The pledge, the turn, the prestige, the wait

The Prestige stars Christian Bale as The Great Soprendo and Hugh Jackman as Paul Daniels. Scarlett Johansson plays the lovely Debbie McGee, Michael Caine is Ali Bongo, Gollum plays Andy Serkis and David Bowie is Nikola Tesla.

One of those is true.

The “prestige” refers to the third part of a magic trick, the reveal. The first two parts are the pledge (the set-up) and the turn (the doing of the trick). Roughly. The “wait” in the subject above refers to the restaurant we went to after the film. Anyway.

It’s a film about magic, if you hadn’t guessed. My brother used to do magic; his favourite trick involved a set of invisible playing cards, but he lost them. Fact!

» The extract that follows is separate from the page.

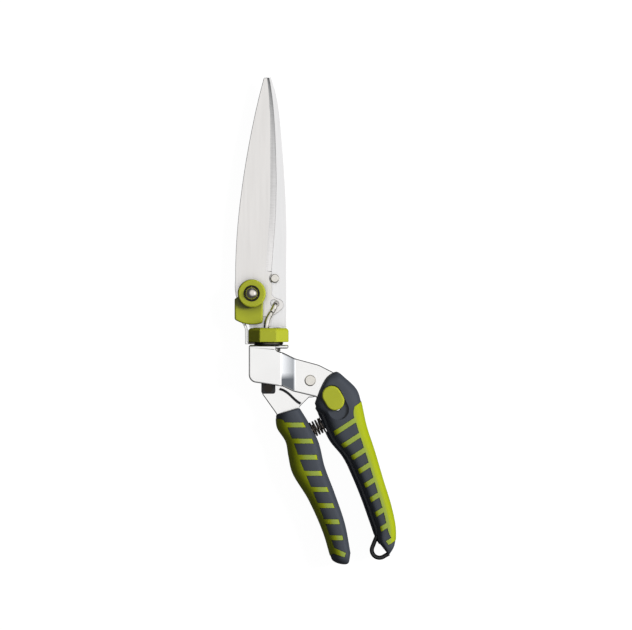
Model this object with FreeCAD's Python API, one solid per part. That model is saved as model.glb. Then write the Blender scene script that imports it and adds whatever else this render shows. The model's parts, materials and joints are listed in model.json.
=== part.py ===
import FreeCAD, Part
import math
import os

from FreeCAD import Vector

# One-handed grass shears with a swivelling head, in millimetres.
# While the pieces are made, the Y axis is the swivel axis, Y = 0 is the underside of the green
# collar and Z = 0 is the mid-plane of the lever. At the end every piece is shifted, so that the
# origin is under the middle of the whole tool as it lies on its back, blades along +Y, +Z up.

# Rivets, pins and cuts that go right through a piece
PIN_R = 2.0
THROUGH = 20.0

# Swivel
COLLAR_FLATS = 28.2
COLLAR_HEIGHT = 9.8
SPINDLE_R = 6.0
SPINDLE_BORE_R = 4.6
RUNNING_FIT = 0.06
LEAF_R = 10.4

# Blades, as levels along Z
BLADE_THICKNESS = 2.0
FIXED_BLADE_Z = -6.6
MOVING_BLADE_Z = -4.5
BRACKET_BACK_Z = -8.6
BLADE_TIP_Y = 185.5
BLADE_PIVOT = Vector(-11.5, 34.0, 0)
BOLT_R = 3.0
STUD_TOP = 0.4
RIVET_TOP = -5.4

# Main bracket, a U of sheet steel whose two sides come together at the pivot rivet
SHEET = 2.5
BOX_HALF_DEPTH = 12.0
CHEEK_INNER_Z = 2.3
RIVET = Vector(29.3, -26.9, 0)
RIVET_R = 3.0
RIVET_HEAD_R = 3.6
WEB_TOP = -2.1

# Lever, pull rod and how far they travel
LEVER_THICKNESS = 3.0
BOSS_R = 12.0
LEVER_EDGE_R = 0.8
ROD_R = 1.9
ROD_PIN = Vector(0, -32.3, 0)
EYE = Vector(5.1, 26.7, 0)
SQUEEZE_DEG = 18.0
BLADE_DEG = 30.5

# Grips
GRIP_HALF_DEPTH = 12.0
GRIP_EDGE_R = 3.6
INLAY_DEPTH = 1.4
STRIPE_WIDTH = 3.3
LOCK_START = Vector(45.35, -39.05, 0)
LOCK_TRAVEL = Vector(2.6, -6.0, 0)
BUTTON_R = 6.7
BUTTON_LENGTH = Vector(2.3, -3.9, 0)
TRACK_DEPTH = 3.0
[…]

The film’s plot concerns a rivalry between The Great Soprendo and Paul Daniels, two up-and-coming magicians who disrupt each other’s shows, try to steal tricks, cause death and destruction, that sort of thing. They haven’t yet realised that all anyone apparently wants to see on a Saturday night is one of the many Simon Cowell clones telling hapless amateurs/celebrities to get out of his manor before he releases the hounds, or whatever it is that happens on X-Factor these days.

Points to note:

  • Some concentration is required, since the film darts back and forth between three different time periods without any wibbly-wobbly transitions, black-and-whiteness or captions.
  • Some of the lady acting is rubbish.
  • This is Michael Caine’s 4,905th consecutive film in which he plays a supporting role while retaining his own accent.
  • I can do a better “drunk posh toff” accent than Hugh Jackman. This is not, please note, because I am a posh toff.
  • Despite this being a Hollywood film primarily set in turn-of-the-twentieth-century England, Dick Van Dyke makes no appearance.
  • Please won’t someone think of the little birdies!

I enjoyed this film a lot, especially since I figured out what was going on half-way through. Like Memento, one of director Christopher Nolan’s previous films, a second viewing would no doubt bring several more a-ha! moments.

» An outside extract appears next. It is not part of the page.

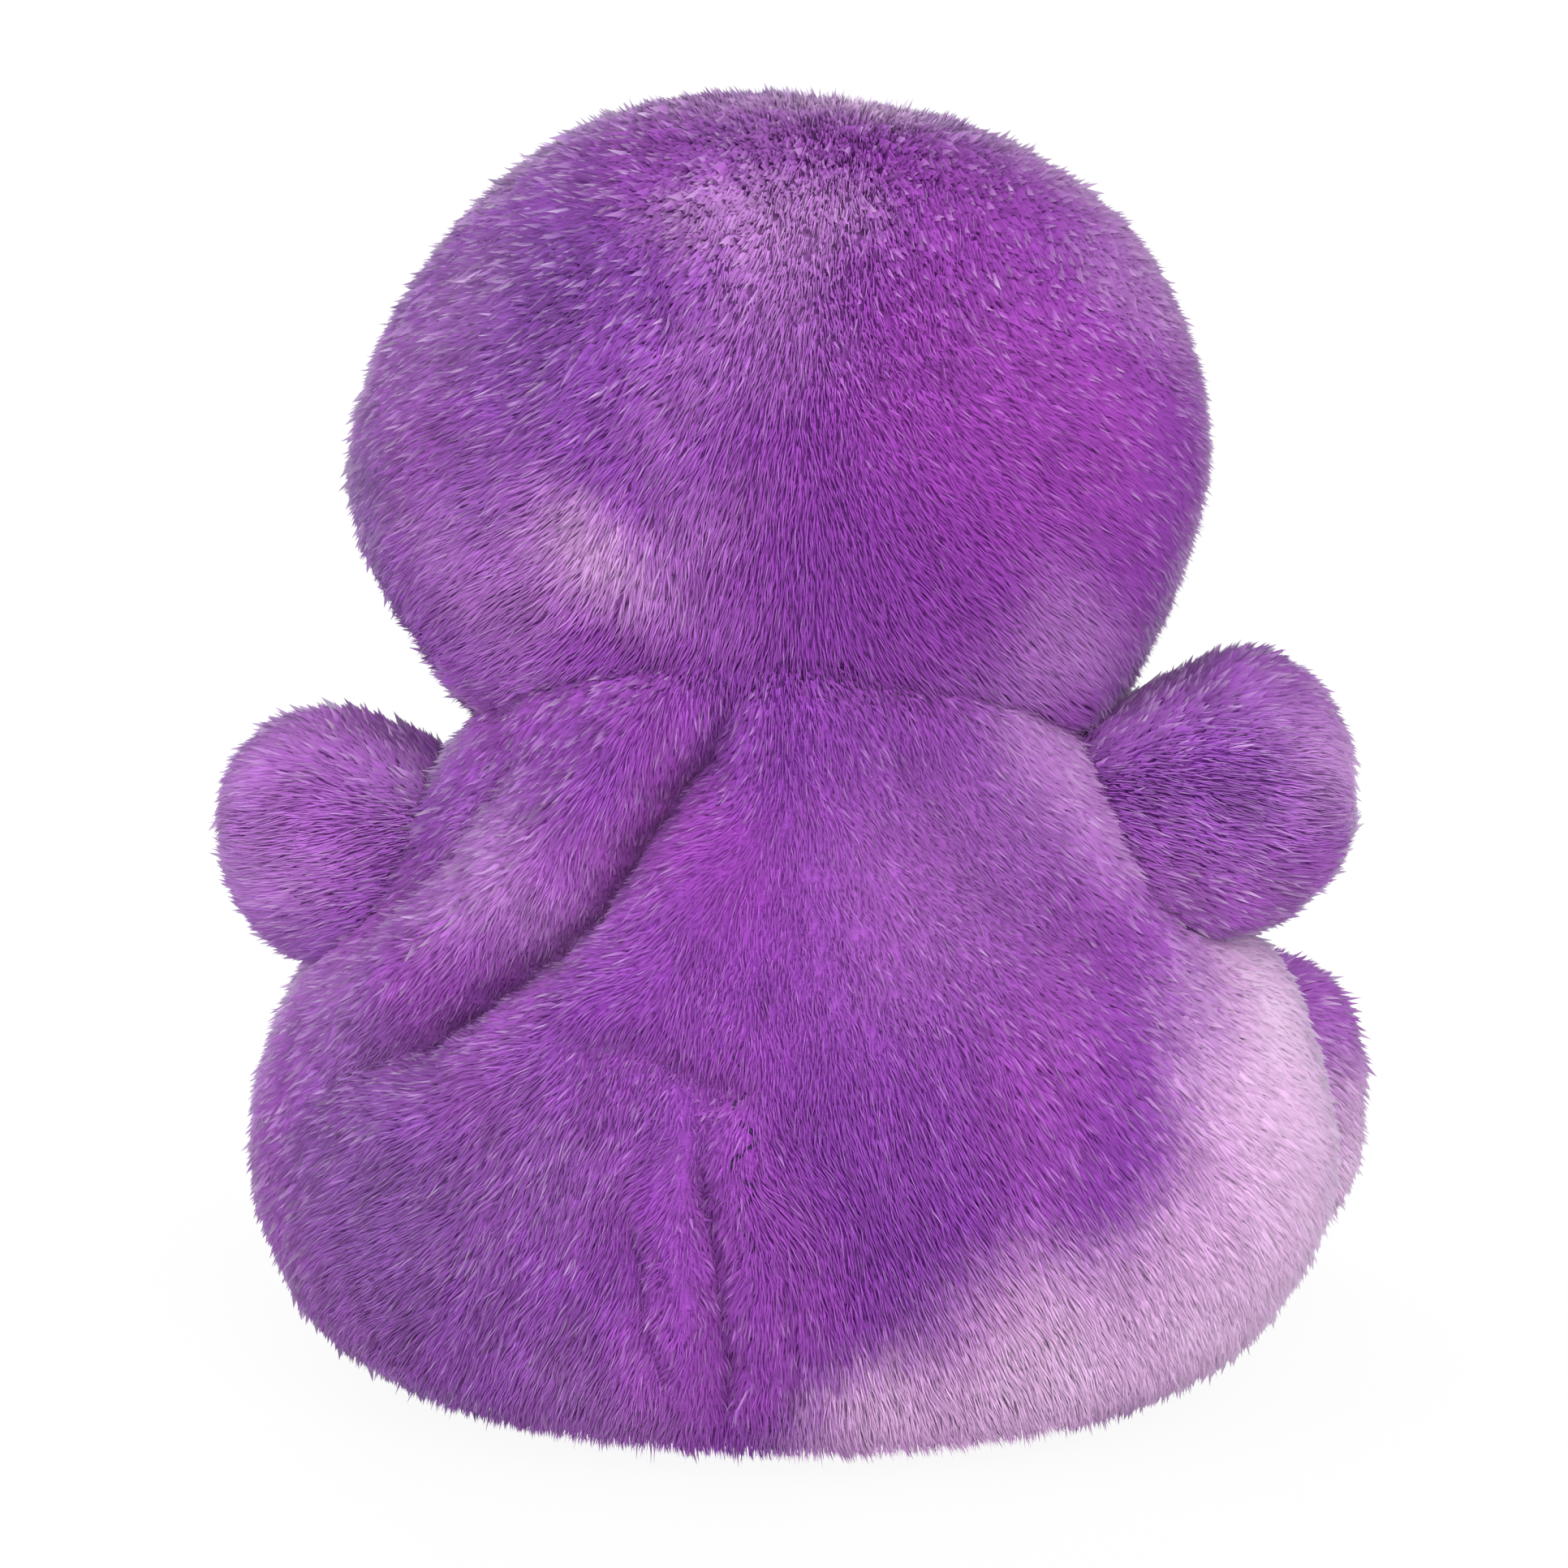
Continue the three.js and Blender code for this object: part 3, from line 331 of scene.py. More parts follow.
def arm_form(name):
    """An arm as an egg from its shoulder to its tip."""
    side = SIDES[name]
    height = np.array([ARM_HEIGHTS[name]])
    seam = np.array([side * through(height, 1)[0], torso_middle(height)[0], height[0]])
    along = np.array([side * np.cos(ARM_LIFT), 0, np.sin(ARM_LIFT)])
    out = (ARM_TIP_X - abs(seam[0])) / abs(along[0]) - ARM_SIZES[3]
    depthwise = np.array([0, 1, 0])
    axes = [np.cross(depthwise, along), depthwise, along]
    return Egg(seam + along * out, axes, *ARM_SIZES, 0.06, 2.4)


LEG_HEIGHT = 14 * MM
HIP_ANGLE = np.radians(46)
LEG_SPLAY = np.radians(31)
LEG_REACH = 16 * MM
STUB_SIZES = (12 * MM, 12 * MM, 12 * MM, 16 * MM)
FOOT_SIZES = (13.6 * MM, 11 * MM, 11 * MM, 16.3 * MM)
SOLE_FROM = 6.5 * MM
UP = np.array([0, 0, 1.0])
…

Avaragado’s rating: two mangoes

This week’s post-film food hunt took us to the Rice Boat on Newnham Road. Indian Kerala food.

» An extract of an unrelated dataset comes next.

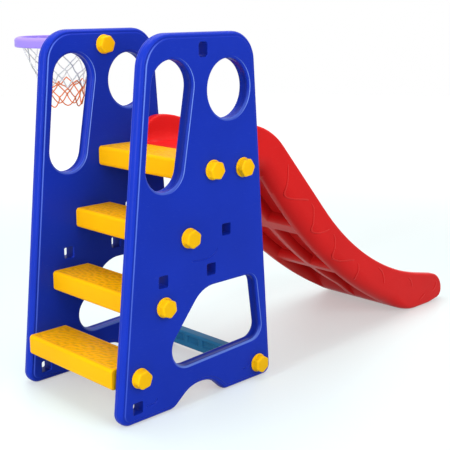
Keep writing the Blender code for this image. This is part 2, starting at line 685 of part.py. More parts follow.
def hexagon_outline(corner_radius, corner_round):
    """A hexagon with rounded corners, three points to a corner."""
    corners = []
    for index in range(6):
        angle = pi / 3 * index
        corners.append((corner_radius * cos(angle), corner_radius * sin(angle)))
    points = []
    set_back = corner_round * tan(pi / 6)
    for index, (x, z) in enumerate(corners):
        before = Vector(corners[index - 1]) - Vector((x, z))
        after = Vector(corners[(index + 1) % 6]) - Vector((x, z))
        start = Vector((x, z)) + before.normalized() * set_back
        stop = Vector((x, z)) + after.normalized() * set_back
        outward = Vector((x, z)).normalized()
        middle = Vector((x, z)) - outward * corner_round * (1 / cos(pi / 6) - 1)
        for point in (start, middle, stop):
            points.append((point.x, point.y, outward.x, outward.y, corner_round))
    return points


def bolt_rings():
    """A bolt along +y: the shank's tip at -SHANK_LENGTH, the flange's seat just above y = 0."""
    seat = FIT_GAP
    flange_top = seat + FLANGE_THICKNESS
    head_top = flange_top + HEAD_HEIGHT
    first = -pi / BOLT_SIDES
    shank = circle_outline(0, 0, SHANK_RADIUS, BOLT_SIDES, first)
    flange = circle_outline(0, 0, FLANGE_RADIUS, BOLT_SIDES, first)
    head = hexagon_outline(HEAD_CORNER_RADIUS, HEAD_CORNER_ROUND)
    tip = seat - SHANK_LENGTH
    return [ring_at(shank, tip, SHANK_TIP_BEVEL), ring_at(shank, tip + SHANK_TIP_BEVEL, 0.0),
            ring_at(shank, seat, 0.0), ring_at(flange, seat, 0.0),
            ring_at(flange, flange_top - FLANGE_EDGE, 0.0), ring_at(flange, flange_top, FLANGE_EDGE),
            ring_at(head, flange_top, 0.0), ring_at(head, head_top - HEAD_EDGE, 0.0),
            ring_at(head, head_top, HEAD_EDGE)]


def make_bolts(finish, root):
    """Six bolts through each panel from outside, and one from inside that holds the hoop."""
    names = [f"step_{i + 1}_bolt" for i in range(STEP_COUNT)] + ["slide_bolt", "brace_bolt"]
    spots = [(f"{side_name}_{name}", (x, side * OUTER_FACE, z), side, turn)
             for side_name, side in (("near", -1), ("far", 1))
             for name, (x, z), turn in zip(names, bolt_places(), BOLT_TURNS)]
    spots.append(("hoop_bolt", (HOOP_SOCKET_X, INNER_FACE, HOOP_SOCKET_Z), -1, BOLT_TURNS[0]))
    for name, spot, side, turn in spots:
        bolt = place(name, mesh_of(name, [bolt_rings()]), spot, finish, root)
        heading = 0.0 if side > 0 else pi
        bolt.rotation_euler = (0.0, radians(turn), heading)


def wall_loop(outline, angle, radius):
    """A loop drawn as (across, height) on an upright plane at a radius and angle about the ring's axis."""
    return [(radius * cos(angle) - across * sin(angle), radius * sin(angle) + across * cos(angle), height)
            for across, height in outline]


def hook_shells():
    """Net hooks inside the ring: a peg that the cord lies over, under a small upright arch."""
    inner = HOOP_RADIUS - HOOP_WIDTH
    peg_top = HOOP_TOP - PEG_DROP
    half_peg = PEG_WIDTH / 2
    peg = [(-half_peg, peg_top - PEG_HEIGHT), (half_peg, peg_top - PEG_HEIGHT), (half_peg, peg_top),
           (-half_peg, peg_top)]
    outer = ARCH_HOOK_WIDTH / 2
    hollow = outer - ARCH_HOOK_BAR
    foot = peg_top + PEG_HEIGHT + NET_CORD
    crown = HOOP_TOP + ARCH_HOOK_RISE - outer
    bends = [pi * step / 4 for step in range(5)]
    arch = [(-outer, foot), (-hollow, foot)]
    arch += [(-hollow * cos(bend), crown + hollow * sin(bend)) for bend in bends]
    arch += [(hollow, foot), (outer, foot)]
    arch += [(outer * cos(bend), crown + outer * sin(bend)) for bend in bends]
    shells = []
    for index in range(NET_COLUMNS):
        angle = 2 * pi * index / NET_COLUMNS
        shells.append([wall_loop(peg, angle, inner + HOOK_ROOT), wall_loop(peg, angle, inner - PEG_LENGTH)])
        shells.append([wall_loop(arch, angle, inner + HOOK_ROOT), wall_loop(arch, angle, inner - ARCH_HOOK_BAR)])
    return shells


def make_hoop(finish, root):
    """The ring with its hooks, and the neck, plate and plug of its bracket."""
    inner = HOOP_RADIUS - HOOP_WIDTH
    low = HOOP_TOP - HOOP_HEIGHT
    edge = HOOP_EDGE
    profile = [(HOOP_RADIUS - edge, low), (HOOP_RADIUS, low + edge), (HOOP_RADIUS, HOOP_TOP - HOOP_BEVEL),
               (HOOP_RADIUS - 2 * edge, HOOP_TOP - HOOP_BEVEL / 2), (inner + edge, HOOP_TOP),
               (inner, HOOP_TOP - edge), (inner, low + edge), (inner + edge, low)]
    rings = []
    for index in range(HOOP_SEGMENTS):
        angle = 2 * pi * (index + 0.5) / HOOP_SEGMENTS
        rings.append([(r * cos(angle), r * sin(angle), z) for r, z in profile])
    spot = (HOOP_SOCKET_X, HOOP_CENTRE_Y, 0)
    hoop = place("hoop", ring_mesh("hoop", rings), spot, finish, root)
    combine(hoop, "hoop_hooks", mesh_of("hoop_hooks", hook_shells()), "UNION")
    plate_low = -HOOP_STAND_OFF + FIT_GAP
    plate_high = plate_low + BRACKET_THICKNESS
    plate = rectangle_outline(0, HOOP_SOCKET_Z - BRACKET_DROP, BRACKET_WIDTH, BRACKET_HEIGHT, BRACKET_ROUND)
    socket_gap = 2 * FIT_GAP
    plug = rectangle_outline(0, HOOP_SOCKET_Z, HOOP_SOCKET_WIDTH - socket_gap, HOOP_SOCKET_HEIGHT - socket_gap,
                             HOOP_SOCKET_ROUND - FIT_GAP)
    neck_end = -HOOP_RADIUS + HOOP_WIDTH / 2
    ring_middle = HOOP_TOP - HOOP_HEIGHT / 2
    neck_z = HOOP_SOCKET_Z - NECK_DROP
    sections = ((plate_high - JOIN_DEPTH, NECK_WIDTH, NECK_HEIGHT, neck_z),
                (plate_high + NECK_STRAIGHT, NECK_WIDTH, NECK_HEIGHT, neck_z),
                (neck_end, NECK_END_WIDTH, NECK_END_HEIGHT, ring_middle))
    neck = [ring_at(rectangle_outline(0, z, width, height, NECK_ROUND), y, 0.0) for y, width, height, z in sections]
    combine(hoop, "hoop_neck", mesh_of("hoop_neck", [neck]), "UNION")
    plate_rings = [ring_at(plate, plate_low, 0.0), ring_at(plate, plate_high, 0.0)]
    combine(hoop, "hoop_plate", mesh_of("hoop_plate", [plate_rings]), "UNION")
    start = -HOOP_STAND_OFF - PANEL_THICKNESS
    plug_rings = [ring_at(plug, start, 0.0), ring_at(plug, plate_low + JOIN_DEPTH, 0.0)]
    combine(hoop, "hoop_plug", mesh_of("hoop_plug", [plug_rings]), "UNION")
    bore = bore_rings(0, HOOP_SOCKET_Z, start - TOOL_PAST, start + HOOP_BOLT_REACH)
    combine(hoop, "hoop_bore", mesh_of("hoop_bore", [bore]), "DIFFERENCE")


def make_net(finish, root):
    """The hoop's net: a knotted lattice of cord that hangs over the pegs and narrows downwards."""
    bm = bmesh.new()
    turn = 2 * pi / NET_COLUMNS
    peg_top = HOOP_TOP - PEG_DROP
    loop_height = peg_top + NET_CORD / 2 + FIT_GAP
    loop_radius = HOOP_RADIUS - HOOP_WIDTH - PEG_LENGTH / 2
    half_span = NET_LOOP_SPAN / 2

    def point(radius, column, height, aside=0.0):
        angle = column * turn
        x = radius * cos(angle) - aside * sin(angle)
        y = radius * sin(angle) + aside * cos(angle)
        return bm.verts.new((x, y, height))

    hooks = [(point(loop_radius, i, loop_height, -half_span), point(loop_radius, i, loop_height, half_span))
             for i in range(NET_COLUMNS)]
    levels = []
    for row, (height, radius) in enumerate(NET_LEVELS):
        shift = 0.5 if row % 2 == 0 else 0.0
        levels.append([point(radius, i + shift, height) for i in range(NET_COLUMNS)])
    first, second, third, fourth = levels
    drop = NET_LEVELS[3][0] - NET_HEM_HEIGHT
    for i in range(NET_COLUMNS):
        after = (i + 1) % NET_COLUMNS
        bm.faces.new((hooks[i][0], hooks[i][1], first[i], second[i], first[i - 1]))
        bm.faces.new((first[i], second[after], third[i], second[i]))
        bm.faces.new((second[i], third[i], fourth[i], third[i - 1]))
        hem = [point(NET_HEM_RADIUS, i + share, NET_LEVELS[3][0] - drop * (1 - (2 * share - 1) ** 2))
               for share in (0.25, 0.50, 0.75)]
        bm.faces.new((third[i], fourth[after], hem[2], hem[1], hem[0], fourth[i]))
    bmesh.ops.recalc_face_normals(bm, faces=bm.faces)
    mesh = bpy.data.meshes.new("hoop_net")
    bm.to_mesh(mesh)
    bm.free()
    net = place("hoop_net", mesh, (HOOP_SOCKET_X, HOOP_CENTRE_Y, 0), finish, root)
    cord = net.modifiers.new("cord", "WIREFRAME")
    cord.thickness = NET_CORD
    cord.use_boundary = True
    cord.use_replace = True
    cord.use_even_offset = False


def main():
    for old in list(bpy.data.objects):
        bpy.data.objects.remove(old, do_unlink=True)
    front = foot_reach()
    near = -OUTER_FACE - FIT_GAP - FLANGE_THICKNESS - HEAD_HEIGHT
    far = HOOP_CENTRE_Y + HOOP_RADIUS
    root = bpy.data.objects.new("plan_origin", None)
    bpy.context.scene.collection.objects.link(root)
    root.location = (-(front + slide_nose_x()) / 2, -(near + far) / 2, 0.0)
    make_panels(material("panel_blue", BLUE, 0.35), root)
    yellow = material("plastic_yellow", YELLOW, 0.40)
    make_steps(yellow, root)
    make_slide(material("slide_red", RED, 0.35), root)
    make_brace(material("brace_teal", TEAL, 0.45), root)
    make_hoop(material("hoop_purple", PURPLE, 0.40), root)
    make_net(material("net_orange", ORANGE, 0.85), root)
    make_bolts(yellow, root)
    bpy.context.view_layer.update()


main()
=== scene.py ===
"""Looks of a toddler's climber: two blue panels, yellow steps and bolts, a red slide, a net hoop."""

import bmesh
import bpy
import numpy as np
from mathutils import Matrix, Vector
from mathutils.geometry import tessellate_polygon


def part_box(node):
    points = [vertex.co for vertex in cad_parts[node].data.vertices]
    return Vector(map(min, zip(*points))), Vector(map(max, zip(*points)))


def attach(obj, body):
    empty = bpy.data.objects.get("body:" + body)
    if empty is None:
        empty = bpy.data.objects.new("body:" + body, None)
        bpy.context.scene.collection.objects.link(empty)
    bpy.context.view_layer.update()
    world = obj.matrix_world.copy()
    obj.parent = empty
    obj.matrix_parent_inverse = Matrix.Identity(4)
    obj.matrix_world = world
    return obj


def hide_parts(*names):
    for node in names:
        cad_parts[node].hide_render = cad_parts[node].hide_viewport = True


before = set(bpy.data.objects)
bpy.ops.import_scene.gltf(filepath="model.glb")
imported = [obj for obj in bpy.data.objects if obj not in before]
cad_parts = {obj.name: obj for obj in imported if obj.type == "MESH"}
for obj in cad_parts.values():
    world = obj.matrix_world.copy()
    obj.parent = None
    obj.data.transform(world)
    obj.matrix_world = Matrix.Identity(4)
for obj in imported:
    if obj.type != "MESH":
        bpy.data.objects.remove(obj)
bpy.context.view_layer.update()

# Side panels
# Two hollow blow-moulded plates of blue polyethylene, mirror images, 43 mm thick with well rounded
# edges. Their holes are moulded through, and the mould halves meet in a fine seam round the rim.
PANEL_HEIGHT = 1.100
PANEL_HALF = 0.0215
CLEAR_HALF = 0.2067
PANEL_ROUND = 0.0160
STEP_FRONT_OVERHANG = 0.004
FIT = 0.0003
panel_low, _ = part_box("near_side_panel")
_, far_panel_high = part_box("far_side_panel")
step_low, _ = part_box("step_1")
PLAN = np.array((step_low.x + STEP_FRONT_OVERHANG, (panel_low.y + far_panel_high.y) / 2, 0.0))


def rounded_path(corners, facet=np.radians(5), closed=True):
    """Path of straight runs joined by corner arcs, and its normals, to the right of its heading.

    A corner (x, z, radius) becomes centre + side * radius * normal(t), where the normal turns evenly
    from the run before it to the run after it. Straight runs have points at their ends only.
    """
    corners = np.asarray(corners, float)
    before = corners[:, :2] - np.roll(corners[:, :2], 1, 0)
    after = np.roll(before, -1, 0)
    if not closed:
        before[0], after[-1] = after[0], before[-1]
    points, normals = [], []
    for here, radius, came, goes in zip(corners[:, :2], corners[:, 2], before, after):
        start = np.arctan2(came[1], came[0])
        turn = (np.arctan2(goes[1], goes[0]) - start + np.pi) % (2 * np.pi) - np.pi
        side = np.sign(turn)
        heading = start + turn * np.linspace(0, 1, max(3, int(np.ceil(abs(turn) / facet)) + 1))
        normal = np.stack([np.sin(heading), -np.cos(heading)], 1)
        centre = here - came / np.hypot(*came) * radius * np.tan(abs(turn) / 2) - side * radius * normal[0]
        points.append(centre + side * radius * normal)
        normals.append(normal)
    return np.concatenate(points), np.concatenate(normals)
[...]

Reviews had warned us that the food was good, the service not so good. And so it proved. Two bottles of wine stood unopened and undrunk on our table for nearly ten minutes due to an absence of wine glasses. The culprit seemed to be the dish-washer, since when glasses finally arrived they were hot to the touch. Call me old-fashioned, but a simple solution to this problem would be to buy more wine glasses. It’s a popular restaurant, after all.

They were slow in other respects too, and forgot a starter. It was a three-hour meal that really didn’t need to be that long. Food was good though.